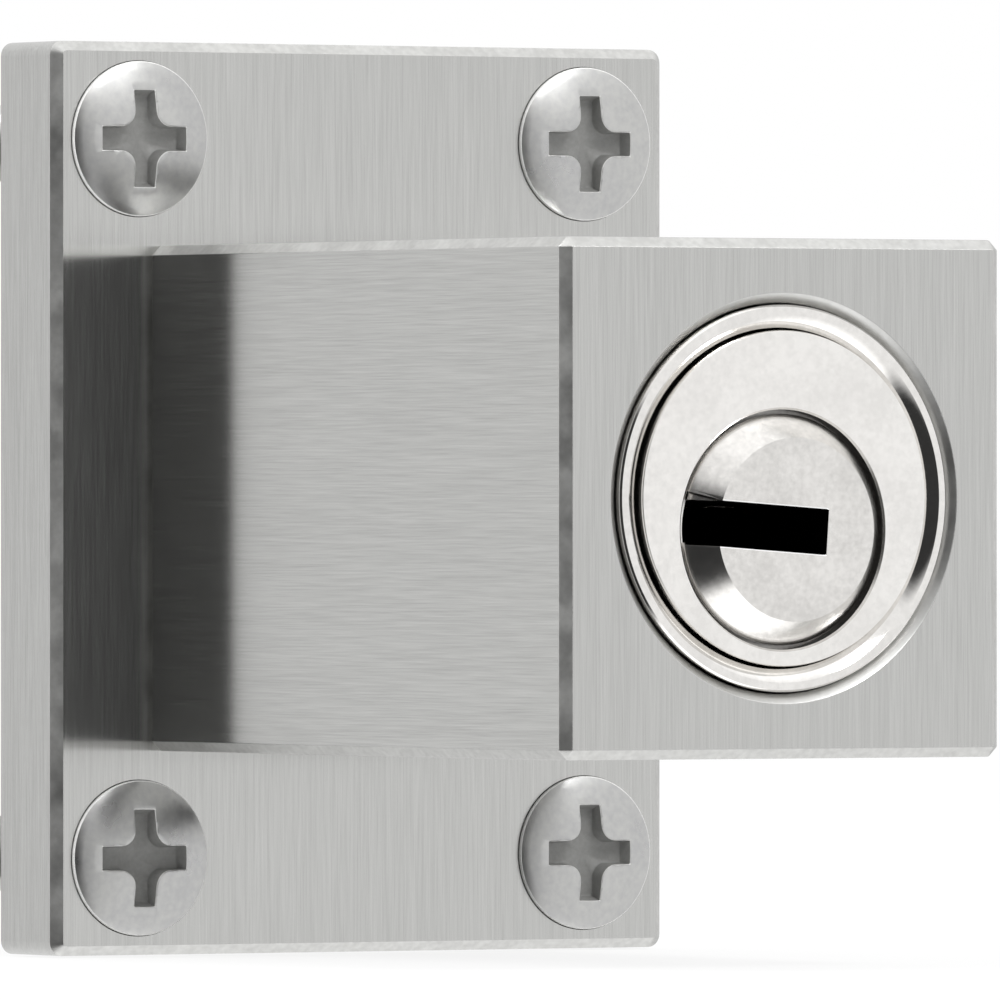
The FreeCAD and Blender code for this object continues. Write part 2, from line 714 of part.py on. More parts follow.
def bolt_carrier():
    body = part_body("bolt_carrier", turned=True)
    made = face_sketch(body, "carrier_circle", "carrier_back")
    ring(made, "0", "0", "disc")
    pad(body, "carrier_pad", made, "carrier")
    made = face_sketch(body, "carrier_through_circles", "carrier_back")
    ring(made, "0", "0", "bolt_spigot")
    for side in (-1, 1):
        ring(made, f"{side} * return_pitch_x / 2", "return_rise", "return_hole")
    cut(body, "carrier_through", made, "carrier", reverse=True)
    for side in (-1, 1):
        turned_profile(body, f"carrier_sink_{side + 1}", [
            ("0", "carrier_back"), ("carrier_head + head_play", "carrier_back"),
            ("carrier_thread + head_play",
             "carrier_back + carrier_head - carrier_thread"),
            ("carrier_thread + head_play", "body_back"), ("0", "body_back")],
            f"{side} * carrier_pitch_x / 2", "-carrier_drop", removing=True)
    return body


def carrier_screws():
    single = part_body("carrier_screw")
    x, z = "carrier_pitch_x / 2", "-carrier_drop"
    turned_profile(single, "carrier_screw_turning", [
        ("0", "carrier_back"), ("carrier_head", "carrier_back"),
        ("carrier_thread", "carrier_back + carrier_head - carrier_thread"),
        ("carrier_thread", "body_back + carrier_grip - carrier_thread / 2"),
        ("carrier_thread / 2", "body_back + carrier_grip"), ("0", "body_back + carrier_grip")],
        x, z)
    made = face_sketch(single, "carrier_screw_slot", "carrier_back", x, z)
    box(made, "-carrier_head - 1", "carrier_head + 1", "-carrier_thread / 4",
        "carrier_thread / 4")
    cut(single, "carrier_screw_slot_cut", made, "carrier_thread / 2", reverse=True)
    return mirrored_group("carrier_screws", single,
                          (("side", FreeCAD.Vector(1, 0, 0)),), turned=True)


def locking_pin():
    body = part_body("locking_pin")
    turned_profile(body, "locking_pin_turning", [
        ("0", "body_back"), ("bolt_spigot", "body_back"), ("bolt_spigot", "carrier_back"),
        ("bolt", "carrier_back"), ("bolt", "bolt_tip + bolt_lead"),
        ("bolt - bolt_lead", "bolt_tip"), ("0", "bolt_tip")])
    return body


def key_pin(i):
    body = part_body(f"key_pin_{i + 1}", turned=True)
    # the shoulder stands above the plug's ledge by this pin's cut, so the top meets the shear line
    shoulder = f"ledge + shear_play + cut_{i + 1}"
    tip = f"({shoulder} - pin_ledge + keyway_height / 2 - pin_reach)"
    upright_profile(body, f"key_pin_{i + 1}_turning", [
        ("0", "key_pin_top"), ("pin_radius", "key_pin_top"), ("pin_radius", shoulder),
        ("pin_tip", shoulder), ("pin_tip", f"{tip} + pin_tip / 2"),
        ("pin_tip / 2", tip), ("0", tip)], pin_out(i))
    return body


def driver_pin(i):
    body = part_body(f"driver_pin_{i + 1}", turned=True)
    upright_profile(body, f"driver_pin_{i + 1}_turning", [
        ("0", "driver_base"), ("pin_radius - pin_play", "driver_base"),
        ("pin_radius", "driver_base + pin_play"), ("pin_radius", "driver_top"),
        ("0", "driver_top")], pin_out(i))
    return body


def coil(body, name, made, along, length, turns):
    """Wind the sketch's circle of wire about one of the sketch's own axes."""
    built = feature(body, "AdditiveHelix", name, made, Height=length, Turns=turns)
    built.Mode = "height-turns-angle"
    built.ReferenceAxis = (made, [along])
    doc.recompute()


def pin_spring(i):
    body = part_body(f"pin_spring_{i + 1}", turned=True)
    made = face_sketch(body, f"pin_spring_{i + 1}_wire", pin_out(i))
    start = "pin_spring_wire + spring_seat_gap"
    ring(made, "pin_spring_coil", f"driver_top + {start}", "pin_spring_wire")
    coil(body, f"pin_spring_{i + 1}_coil", made, "V_Axis",
         f"cap_floor - driver_top - 2 * ({start})", "small_turns")
    return body


def return_spring(name, side):
    """One of the two springs that push the cylinder out, between it and the sleeve's floor."""
    body = part_body(name, turned=True)
    made = sketch(body, name + "_wire", "XY_Plane", x=f"{side} * return_pitch_x / 2",
                  z="return_rise")
    start = "return_wire + spring_seat_gap"
    ring(made, "return_coil", f"{start} - body_back - return_depth", "return_wire")
    coil(body, name + "_coil", made, "V_Axis",
         f"body_back + return_depth - floor_face - 2 * ({start})", "return_turns")
    return body


def catch_spring():
    body = part_body("catch_spring", turned=True)
    made = sketch(body, "catch_spring_wire", "XY_Plane",
                  y="-(catch_front + catch_back) / 2", z="-catch_spring_drop")
    start = "catch_spring_wire + spring_seat_gap"
    ring(made, f"heel_back + {start}", "catch_spring_coil", "catch_spring_wire")
    coil(body, "catch_spring_coil", made, "H_Axis",
         f"catch_spring_seat - heel_back - 2 * ({start})", "small_turns")
    return body


pieces = [base_plate(), lock_block(), mounting_screws(), block_screws(),
          rod_bush("rod_bush_top", 1), rod_bush("rod_bush_bottom", -1), guide_screw(),
          lock_sleeve(), cylinder_body(), chamber_cap(), lock_plug(), release_cam(),
          retaining_clip(), catch(), catch_spring(), bolt_carrier(), carrier_screws(),
          locking_pin(), return_spring("return_spring_left", -1),
          return_spring("return_spring_right", 1)]
for pin in range(len(key_cuts)):
    pieces += [key_pin(pin), driver_pin(pin), pin_spring(pin)]
doc.recompute()

failed = [f"{thing.Label}: {thing.State}" for thing in doc.Objects
          if "Invalid" in thing.State or "Error" in thing.State]
failed += [f"{piece.Label}: no valid shape" for piece in pieces
           if piece.Shape.isNull() or not piece.Shape.isValid() or not piece.Shape.Solids]
if failed:
    raise RuntimeError("; ".join(failed))
for piece in pieces:
    piece.Shape.exportStep(f"parts/{piece.Label}.step")
    extent = piece.Shape.BoundBox
    print(f"{piece.Label}: {len(piece.Shape.Solids)} solid(s), {piece.Shape.Volume:.2f} mm3, "
          f"x {extent.XMin:.2f}..{extent.XMax:.2f}, y {extent.YMin:.2f}..{extent.YMax:.2f}, "
          f"z {extent.ZMin:.2f}..{extent.ZMax:.2f}")
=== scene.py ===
import math

import bmesh
import bpy
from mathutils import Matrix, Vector


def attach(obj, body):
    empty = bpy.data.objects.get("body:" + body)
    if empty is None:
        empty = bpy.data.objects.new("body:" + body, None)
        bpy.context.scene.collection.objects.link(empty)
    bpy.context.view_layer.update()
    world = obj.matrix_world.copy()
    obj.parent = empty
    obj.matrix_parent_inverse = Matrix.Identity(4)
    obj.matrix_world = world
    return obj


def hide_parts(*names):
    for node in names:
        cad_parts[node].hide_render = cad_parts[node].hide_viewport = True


# Espagnolette lock, in metres. X is to the right, Z up, and the front looks along -Y.
# The plate's back lies at y = 0. Sizes in the dictionaries are millimetres.
mm = 0.001

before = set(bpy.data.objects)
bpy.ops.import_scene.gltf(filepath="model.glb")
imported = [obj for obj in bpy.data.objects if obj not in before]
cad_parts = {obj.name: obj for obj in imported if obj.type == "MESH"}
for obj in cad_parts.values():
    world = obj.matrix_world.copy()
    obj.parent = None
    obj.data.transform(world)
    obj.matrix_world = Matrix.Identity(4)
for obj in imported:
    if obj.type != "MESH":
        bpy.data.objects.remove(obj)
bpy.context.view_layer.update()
print("frame loaded with", len(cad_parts), "nodes")


# Working in object and edit mode

def activate(piece):
    bpy.ops.object.select_all(action="DESELECT")
    piece.select_set(True)
    bpy.context.view_layer.objects.active = piece


def startEditing(piece):
    activate(piece)
    bpy.ops.object.mode_set(mode="EDIT")
    bpy.ops.mesh.select_all(action="SELECT")


def stopEditing():
    bpy.ops.object.mode_set(mode="OBJECT")
    return bpy.context.object


# In edit mode: selects the points, edges or faces that the test accepts
def pick(kind, wanted):
    bpy.ops.mesh.select_mode(type=kind)
    bpy.ops.mesh.select_all(action="DESELECT")
    mesh = bpy.context.object.data
    shape = bmesh.from_edit_mesh(mesh)
    members = {"VERT": shape.verts, "EDGE": shape.edges, "FACE": shape.faces}[kind]
    for member in members:
        if wanted(member):
            member.select_set(True)
    shape.select_flush_mode()
    bmesh.update_edit_mesh(mesh)


def middle(edge):
    return (edge.verts[0].co + edge.verts[1].co) / 2 / mm


def run(edge):
    return (edge.verts[1].co - edge.verts[0].co) / mm


def cleanUp():
    bpy.ops.mesh.select_all(action="SELECT")
    bpy.ops.mesh.remove_doubles(threshold=0.002 * mm)
    bpy.ops.mesh.normals_make_consistent(inside=False)


# A block from its lowest and highest corner, left in edit mode
def startBlock(name, low, high):
    centre = [(a + b) / 2 * mm for a, b in zip(low, high)]
    size = [(b - a) * mm for a, b in zip(low, high)]
    bpy.ops.mesh.primitive_cube_add(size=1)
    bpy.context.object.name = name
    bpy.ops.object.mode_set(mode="EDIT")
    bpy.ops.transform.resize(value=size)
    bpy.ops.transform.translate(value=centre)


def plainBlock(low, high):
    startBlock("cutter", low, high)
    return stopEditing()


# A single selected point at the origin, left in edit mode, to draw an outline from
def startPoint(name):
    bpy.ops.mesh.primitive_plane_add(size=mm)
    bpy.context.object.name = name
    bpy.ops.object.mode_set(mode="EDIT")
    bpy.ops.mesh.select_mode(type="VERT")
    bpy.ops.mesh.select_all(action="SELECT")
    bpy.ops.mesh.merge(type="CENTER")


# Turns an outline of (radius, along) points about an axis along Y through (x, z) or along Z
# through (x, y)
def spun(name, outline, centre=(0, 0), axis="Y", steps=96):
    def place(radius, along):
        if axis == "Y":
            return Vector((centre[0] + radius, along, centre[1])) * mm
        return Vector((centre[0] + radius, centre[1], along)) * mm

    startPoint(name)
    spots = [place(*point) for point in outline]
    bpy.ops.transform.translate(value=spots[0])
    for here, there in zip(spots, spots[1:]):
        bpy.ops.mesh.extrude_region_move(TRANSFORM_OT_translate={"value": there - here})
    bpy.ops.mesh.select_all(action="SELECT")
    bpy.ops.mesh.spin(steps=steps, angle=math.tau, center=place(0, 0),
                      axis=(0, 1, 0) if axis == "Y" else (0, 0, 1))
    cleanUp()
    return stopEditing()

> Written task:
Quote word for word the lines from the line holding "thing in doc.Objects" through the line holding "for node in"; include both of those lines and add nothing.

> Worked answer:
failed = [f"{thing.Label}: {thing.State}" for thing in doc.Objects
          if "Invalid" in thing.State or "Error" in thing.State]
failed += [f"{piece.Label}: no valid shape" for piece in pieces
           if piece.Shape.isNull() or not piece.Shape.isValid() or not piece.Shape.Solids]
if failed:
    raise RuntimeError("; ".join(failed))
for piece in pieces:
    piece.Shape.exportStep(f"parts/{piece.Label}.step")
    extent = piece.Shape.BoundBox
    print(f"{piece.Label}: {len(piece.Shape.Solids)} solid(s), {piece.Shape.Volume:.2f} mm3, "
          f"x {extent.XMin:.2f}..{extent.XMax:.2f}, y {extent.YMin:.2f}..{extent.YMax:.2f}, "
          f"z {extent.ZMin:.2f}..{extent.ZMax:.2f}")
=== scene.py ===
import math

import bmesh
import bpy
from mathutils import Matrix, Vector


def attach(obj, body):
    empty = bpy.data.objects.get("body:" + body)
    if empty is None:
        empty = bpy.data.objects.new("body:" + body, None)
        bpy.context.scene.collection.objects.link(empty)
    bpy.context.view_layer.update()
    world = obj.matrix_world.copy()
    obj.parent = empty
    obj.matrix_parent_inverse = Matrix.Identity(4)
    obj.matrix_world = world
    return obj


def hide_parts(*names):
    for node in names:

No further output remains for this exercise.